Golpes, puntapiés, insultos proferidos por una turba enardecida. Los linchamientos no necesariamente terminan con la muerte del supuesto delincuente al que se pretende castigar. Las más de las veces quedan en palizas y castigos, según revelan diversos expertos y estadísticas. Pero hay casos en que cobran vidas, como el que acaba de ocurrir en el estado mexicano de Puebla, donde un hombre fue golpeado y quemado por quienes lo acusaban de ser un “secuestrador de menores”.
El hecho se inscribe en una larga serie. En Puebla, se registraron 148 linchamientos en 2020, según un análisis del Consejo Ciudadano de Seguridad y Justicia (CCSJ). En nueve de ellos, hubo al menos una víctima mortal.
Registro impreciso
También en otros lugares de América Latina se registran fenómenos similares, alimentados por la sensación de impunidad, pero su extensión es difícil de cuantificar. Los delitos que tienen lugar en el marco de un linchamiento suelen registrarse en otras categorías, como agresión u homicidio. Y es complejo perseguirlos judicialmente, porque la ley exige establecer responsabilidades individuales, que se diluyen en la acción grupal. Cuando el asunto no pasa a mayores, a veces ni se consigna.

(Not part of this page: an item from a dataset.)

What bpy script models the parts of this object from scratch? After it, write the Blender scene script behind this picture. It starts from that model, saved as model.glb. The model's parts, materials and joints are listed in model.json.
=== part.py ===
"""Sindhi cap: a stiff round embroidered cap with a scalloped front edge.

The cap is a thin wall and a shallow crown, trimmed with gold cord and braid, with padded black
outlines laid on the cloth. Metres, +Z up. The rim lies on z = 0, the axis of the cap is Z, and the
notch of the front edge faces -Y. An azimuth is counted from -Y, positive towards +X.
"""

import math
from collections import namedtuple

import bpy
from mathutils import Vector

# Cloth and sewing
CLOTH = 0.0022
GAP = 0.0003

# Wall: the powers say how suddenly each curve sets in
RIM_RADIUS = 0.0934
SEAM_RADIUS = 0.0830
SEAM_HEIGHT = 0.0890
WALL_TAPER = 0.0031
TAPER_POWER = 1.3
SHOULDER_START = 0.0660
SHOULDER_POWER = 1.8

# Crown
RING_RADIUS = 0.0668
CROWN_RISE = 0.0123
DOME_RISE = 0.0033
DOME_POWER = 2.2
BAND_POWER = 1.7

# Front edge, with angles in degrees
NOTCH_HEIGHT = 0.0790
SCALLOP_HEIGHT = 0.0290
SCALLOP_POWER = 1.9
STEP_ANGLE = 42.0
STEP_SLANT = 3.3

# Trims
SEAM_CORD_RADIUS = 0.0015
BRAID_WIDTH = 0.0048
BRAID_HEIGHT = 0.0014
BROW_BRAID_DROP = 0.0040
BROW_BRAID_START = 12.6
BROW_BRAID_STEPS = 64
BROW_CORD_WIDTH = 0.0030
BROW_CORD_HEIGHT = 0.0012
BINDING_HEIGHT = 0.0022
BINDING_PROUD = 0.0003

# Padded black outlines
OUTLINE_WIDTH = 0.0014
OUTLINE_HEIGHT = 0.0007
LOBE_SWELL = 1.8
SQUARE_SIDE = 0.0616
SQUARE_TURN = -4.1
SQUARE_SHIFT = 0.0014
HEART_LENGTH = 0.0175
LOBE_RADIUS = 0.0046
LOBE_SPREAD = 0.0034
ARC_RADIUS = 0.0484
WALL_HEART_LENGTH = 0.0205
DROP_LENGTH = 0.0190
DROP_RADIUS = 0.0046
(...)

“La mejor fuente disponible para el registro y seguimiento de los casos de linchamiento la constituye la actividad periodística”, reconoció en 2019, en México, la Comisión Nacional de los Derechos Humanos, en un informe especial sobre el tema, que constató “una tendencia constante de crecimiento en el país desde 2015”.
“Reacción injusta a la injusticia”
Carlos M. Vilas empezó a investigar la materia a comienzos de la década de 1990. Este abogado, profesor de la Universidad de Buenos Aires y la Universidad Nacional de Lanús, identifica como trasfondo una queja sostenida de la población, sobre todo de los sectores más vulnerables, por la ineficacia de la justicia.

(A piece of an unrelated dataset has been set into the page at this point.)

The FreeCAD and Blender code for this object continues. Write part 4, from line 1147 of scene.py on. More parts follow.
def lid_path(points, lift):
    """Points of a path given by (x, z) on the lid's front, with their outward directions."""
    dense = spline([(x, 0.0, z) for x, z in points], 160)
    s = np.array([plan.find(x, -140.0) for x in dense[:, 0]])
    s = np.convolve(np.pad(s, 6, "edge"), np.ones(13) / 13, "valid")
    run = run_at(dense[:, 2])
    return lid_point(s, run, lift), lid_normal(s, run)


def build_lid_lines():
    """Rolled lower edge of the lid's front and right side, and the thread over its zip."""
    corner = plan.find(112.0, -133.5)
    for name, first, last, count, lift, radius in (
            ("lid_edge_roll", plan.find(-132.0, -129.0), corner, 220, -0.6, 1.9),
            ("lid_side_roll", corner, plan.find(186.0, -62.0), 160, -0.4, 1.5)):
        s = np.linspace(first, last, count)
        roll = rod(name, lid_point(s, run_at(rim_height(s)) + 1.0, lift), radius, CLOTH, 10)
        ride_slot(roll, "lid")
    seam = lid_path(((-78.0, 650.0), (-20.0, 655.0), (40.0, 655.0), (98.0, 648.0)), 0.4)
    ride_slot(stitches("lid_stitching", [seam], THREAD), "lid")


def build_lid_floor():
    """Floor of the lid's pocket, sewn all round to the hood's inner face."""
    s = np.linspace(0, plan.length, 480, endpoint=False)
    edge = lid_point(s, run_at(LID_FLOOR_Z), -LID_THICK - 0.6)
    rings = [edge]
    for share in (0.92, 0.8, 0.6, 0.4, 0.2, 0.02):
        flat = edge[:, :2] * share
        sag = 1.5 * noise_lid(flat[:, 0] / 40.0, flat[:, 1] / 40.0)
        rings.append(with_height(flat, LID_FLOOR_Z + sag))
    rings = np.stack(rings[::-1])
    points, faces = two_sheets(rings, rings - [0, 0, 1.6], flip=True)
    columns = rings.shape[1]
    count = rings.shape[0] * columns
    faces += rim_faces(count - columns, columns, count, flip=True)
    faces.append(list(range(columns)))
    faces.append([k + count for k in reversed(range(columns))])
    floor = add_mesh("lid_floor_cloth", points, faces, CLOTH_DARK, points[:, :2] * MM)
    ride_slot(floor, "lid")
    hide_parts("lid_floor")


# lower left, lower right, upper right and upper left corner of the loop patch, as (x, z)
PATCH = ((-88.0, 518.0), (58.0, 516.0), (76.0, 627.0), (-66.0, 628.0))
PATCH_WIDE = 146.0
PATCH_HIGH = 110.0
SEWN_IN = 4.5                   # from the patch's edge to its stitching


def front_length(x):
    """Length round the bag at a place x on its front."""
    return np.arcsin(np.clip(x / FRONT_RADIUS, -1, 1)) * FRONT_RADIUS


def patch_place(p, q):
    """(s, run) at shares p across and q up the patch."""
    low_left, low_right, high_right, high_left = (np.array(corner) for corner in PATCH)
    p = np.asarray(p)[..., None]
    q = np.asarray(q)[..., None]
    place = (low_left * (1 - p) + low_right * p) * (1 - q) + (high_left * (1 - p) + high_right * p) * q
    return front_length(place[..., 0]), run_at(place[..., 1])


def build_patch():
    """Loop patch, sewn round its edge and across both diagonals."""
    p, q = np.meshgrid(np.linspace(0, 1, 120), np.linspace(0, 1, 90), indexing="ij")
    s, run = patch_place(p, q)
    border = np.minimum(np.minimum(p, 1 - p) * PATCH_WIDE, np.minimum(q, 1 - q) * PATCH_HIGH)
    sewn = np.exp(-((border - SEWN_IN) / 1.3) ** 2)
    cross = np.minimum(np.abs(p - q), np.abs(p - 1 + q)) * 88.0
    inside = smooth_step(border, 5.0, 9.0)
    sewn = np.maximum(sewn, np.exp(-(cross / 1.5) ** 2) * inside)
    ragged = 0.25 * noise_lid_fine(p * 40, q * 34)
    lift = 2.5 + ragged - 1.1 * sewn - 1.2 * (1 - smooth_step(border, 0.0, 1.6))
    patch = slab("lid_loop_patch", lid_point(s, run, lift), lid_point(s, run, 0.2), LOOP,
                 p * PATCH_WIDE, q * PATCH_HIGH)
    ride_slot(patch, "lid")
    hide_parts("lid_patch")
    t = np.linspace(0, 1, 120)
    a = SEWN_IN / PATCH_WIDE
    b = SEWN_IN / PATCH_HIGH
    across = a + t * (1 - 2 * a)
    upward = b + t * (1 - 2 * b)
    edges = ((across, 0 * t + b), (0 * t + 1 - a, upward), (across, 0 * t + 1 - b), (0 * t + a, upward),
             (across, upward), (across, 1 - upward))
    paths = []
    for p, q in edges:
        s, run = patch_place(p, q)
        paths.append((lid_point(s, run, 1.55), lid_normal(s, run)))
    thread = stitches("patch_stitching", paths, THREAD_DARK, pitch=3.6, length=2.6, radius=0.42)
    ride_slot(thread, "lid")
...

“Cuando se agravan las situaciones de injusticia, de malestar social, sea por crisis económicas o por arbitrariedades de las autoridades, crece el número de linchamientos. Eso lo vi en México, en Centroamérica, en Bolivia, en Perú”, dice a DW. “Es una reacción violenta a la violencia y es una reacción injusta a la injusticia”, subraya.

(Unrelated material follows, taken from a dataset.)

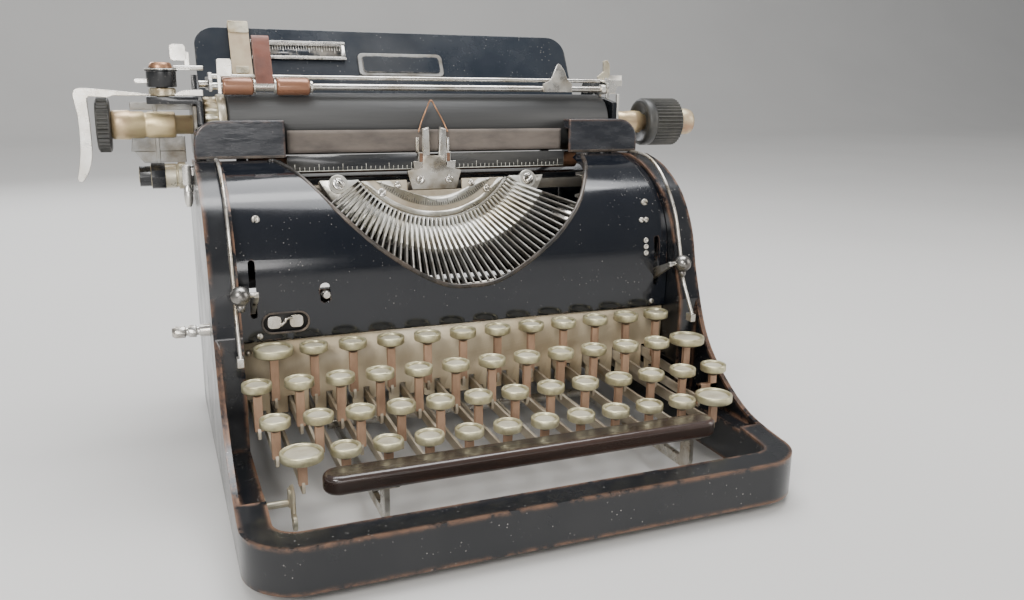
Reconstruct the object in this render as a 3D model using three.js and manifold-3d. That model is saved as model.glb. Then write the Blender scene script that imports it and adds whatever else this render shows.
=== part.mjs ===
// A standard front-strike office typewriter of the 1930s: one cast frame, four rows of round keys,
// a fan of type bars in a slotted segment, and a carriage that runs across the back.
// Millimetres. +Z is up, +X is to the typist's right, +Y is away from the typist.
// Pieces are drawn with Y counted from the front of the base and Z from the base's underside,
// and the whole machine is then moved onto the middle of its own footprint.
import * as THREE from "three";
import { mergeVertices } from "three/addons/utils/BufferGeometryUtils.js";
import Module from "manifold-3d";

const wasm = await Module();
wasm.setup();

// ---- Driving dimensions -------------------------------------------------------------------------
const GAP = 0.35; // between neighbours that touch or nearly touch
const RUN = 0.5; // between a piece and one that moves past it

// Frame
const FRAME_HALF_WIDTH = 130;
const FRAME_DEPTH = 268;
const FRONT_BAR_HEIGHT = 20;
const FRONT_BAR_DEPTH = 14;
const CHEEK_THICKNESS = 13;
const CHEEK_WALL = 4;
const CHEEK_TOP = 150; // under the ribbon covers
const CHEEK_BACK = 128; // under the carriage rails
const FRONT_CORNER_RADIUS = 24;
const FOOT_HEIGHT = 5;
const FOOT_RADIUS = 11;
const FOOT_SEAT = 2; // how deep a foot sits in the frame

// Keys
const KEY_PITCH = 19;
const KEY_RADIUS = 6.8;
const BIG_KEY_RADIUS = 9.4;
const KEY_RING_HEIGHT = 4;
const KEY_TRAVEL = 10.5;
const STEM_WIDTH = 4;
const STEM_DEPTH = 2.4;
const CRANK = 8.4; // a stem over the base ring is cranked inwards by this
const CRANK_Z = 32;
const LEVER_THICKNESS = 1.5;
const LEVER_HEIGHT = 6;
const FULCRUM_Y = 232;
const FULCRUM_RADIUS = 2.4;
// Rows from the back to the front: how far the row is shifted to the right of the middle, number of
// keys, key's y, key top, lever height under the key and fulcrum height.
const KEY_ROWS = [
  { shift: 1.4, count: 12, y: 108.1, top: 67.8, lever: 40, fulcrum: 48 },
  { shift: 0.5, count: 13, y: 88.7, top: 57.4, lever: 33, fulcrum: 39.5 },
  { shift: 5.6, count: 13, y: 70.0, top: 46.6, lever: 26.5, fulcrum: 31 },
  { shift: 4.5, count: 12, y: 52.9, top: 36.8, lever: 20, fulcrum: 22.5 },
];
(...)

Vila no cree, sin embargo, que haya en general una curva ascendente. Tampoco Esteban Dipaola puede determinar si hay un aumento real. “Las redes sociales generan que estas cosas sean más visibles y promueven instancias inmediatas de acción”, dice a DW este doctor en ciencias sociales e investigador del CONICET argentino, autor de un análisis titulado “La comunidad del linchamiento”. Allí, plantea que, además de ser un acto negativo desde el punto de vista moral, el que “se cometa con una pretensión de justicia es negativo desde el punto de vista social”.
Detonantes y causas
Hay circunstancias específicas que pueden ahondar el problema. Por ejemplo, Vila hace notar que países como “Ecuador, Bolivia o Perú, son sociedades multilingües, pero donde todavía el Estado se expresa en castellano. No todo el mundo lo habla con igual facilidad ni puede utilizar el lenguaje castellano para exponer sus derechos. Entonces, se ven obligados a actuar frente a un servicio de justicia que habla otro idioma, que desarrolla procedimientos que son considerados como arbitrarios”.
Las circunstancias también influyen en el grado de violencia de los linchamientos. ¿Cuándo llegan al extremo de provocar la muerte? “En el caso de Guatemala, es muy claro: después de la guerra civil. Cuando ya estaban rotas, por la violencia generalizada, las vinculaciones tradicionales. Los ancianos se habían ido de las comunidades, los habían corrido. Entonces, no había referentes de autoridad”, explica el abogado.
En sus estudios, Vila distingue entre la causa y el detonante de los linchamientos: “El detonante puede ser cualquier cosa, un robo, una violación, que hace estallar el polvorín. La causa es el polvorín, es la situación de vulnerabilidad en que se encuentran porciones muy altas de población”.